Unsigned arithmetic is modulo one more than the maximum value of the given type.

Consequently -1U is -1 + MAX_UINT + 1, which will be 2^32-1 on an architecture where unsigned == uint32_t. If your sizeof(int) == 4, int x[-1U] = {1}; will need 4*(2^32-1) B =~ 16 GiB of storage and the storage isn't being elided because it's not all-zeros.

The fact that your x is main plays no role (except that its being main will allow the linker to complete the linking, even though that will lead to a corrupt executable as your main isn't a function).

int x[-1U] = {1};
int main(){}

will require over 16GiB just as well, and this example should be perfectly defined (as long as your implementation can handle an array that big), unlike your example where main has a type it shouldn't have.

Answer 4

Uninitialized statically allocated arrays are usually go to the .bss section. They are implicitly initialized to zeroes.
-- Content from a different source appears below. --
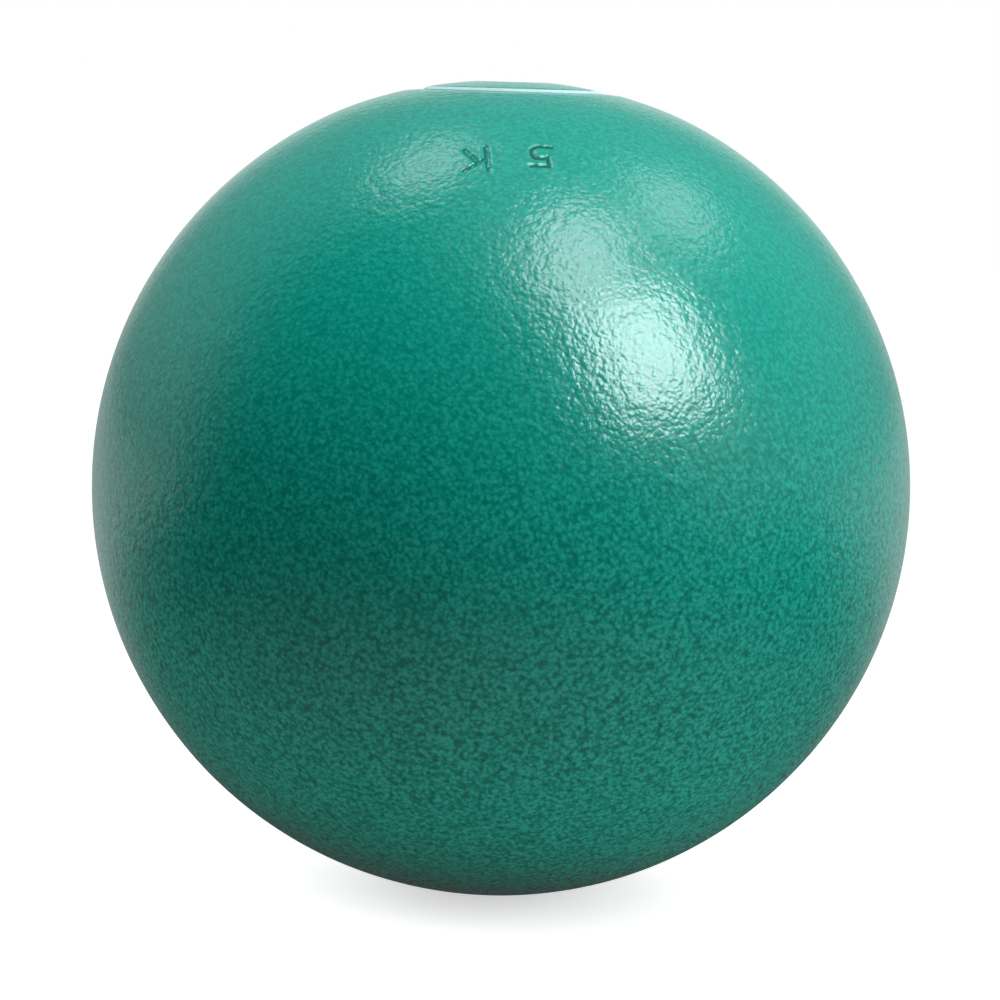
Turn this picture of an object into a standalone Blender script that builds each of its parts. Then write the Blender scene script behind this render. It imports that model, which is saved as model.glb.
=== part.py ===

This data is not required to be stored inside the binary, because the startup code "knows" it should initialize this section to all zeroes when run. So we can say that uninitialized arrays, even when statically allocated are not consuming the binary size.

On the other hand the initialized data (non-zero initialized), as in your case is going to the .data section. Which is a part of the resulting binary file, because the initialization data has to be stored somewhere. In your case you have sizeof(int) * UINT_MAX (-1U = UINT_MAX) of initialized data (presumably equating to 16Gb), which all add to the resulting binary.

Answer 5

Perhaps, you have virtual memory enabled on your system. So when you are trying to allocated 16 GB of data in memory, a file of that much size appears on the hard disk because of virtual memory.

16 GB because you are allocating 4294967295 number of ints of size 4 each.